South African platinum production to fall by 600k ounces next year
This article by Sungula Nkabinde for Mineweb may be of interest to subscribers. Here is a section:
The report states that the proportion of expansion capital relative to total capital expenditure has decreased as fewer new mines and shafts have been commissioned. Mining has become increasingly capital intensive over the years, and this is reflected in the inability to reverse the decline in output, despite record levels of capital expenditure in 2007 and 2008. The report also shows that the average capital intensity for the period 1999–2003 compared to the period 2009-2013 had risen by 39%.
“Another reason (for the apparent ineffectiveness of capital expenditure) is that some of the capital spent in 2008 and 2009, was for projects that had subsequently been suspended or not completed,” said Raymond, citing Anglo American’s Twickenham operation as an example.
The report focuses only on capital expenditure, which it concedes is not the sole driver of output – for instance, it excludes the impact of platinum demand, operating margins, profitability, closure of operations or the impact of labour productivity on output levels. It further states that all other factors remaining constant, there is a two- to four-year time lag for capital expenditure to affect output levels.

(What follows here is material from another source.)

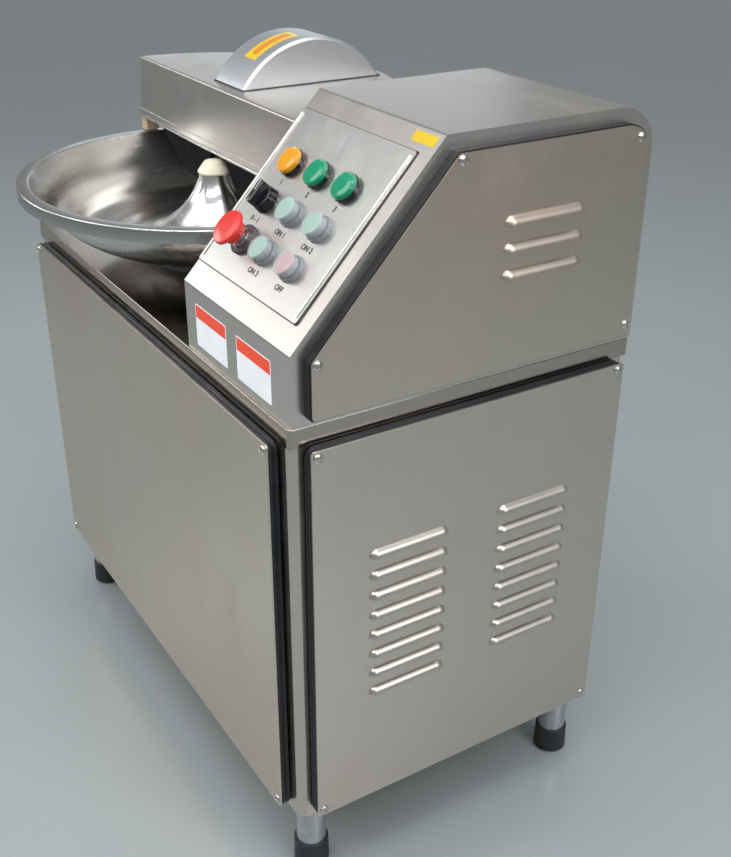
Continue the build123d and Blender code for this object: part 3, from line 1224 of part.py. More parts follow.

The report reads: “…the time-lag effect means that there is limited opportunity for capital expenditure to lift 2016 output beyond the levels indicated by the research projections, although capital expenditure for the remainder of 2015 and 2016 could still impact 2017 output. In the event that 2016 capital expenditure is consistent with the level announced for 2015, the platinum output projected for 2017 could also be at least 16% below 2015 levels.”
The majority of mining operations are under pressure from lower commodity prices and have had to cut back on expansion plans. This will eventually result in higher prices once excess supply has been worked through. South Africa’s mining unions represent an additional complication because the acrimonious environment with management represents a headwind to additional investment in supply.
Despite the weakness of the South African Rand, the Johannesburg Platinum Mining Index has accelerated lower to test the 20 level; not seen since the 2001 through 2003 range lows. It is oversold at present with an almost 50% overextension relative to the 200-day MA. However this week’s low near 20 will need to hold if mean reversion is to be given the benefit of the doubt at this stage.
Platinum found at least near-term support in the region of $950 last week and rallied on Tuesday to break the short-term progression of lower rally highs. It is now testing the psychological $1000 and a sustained move above that level would improve potential for a further reversionary rally.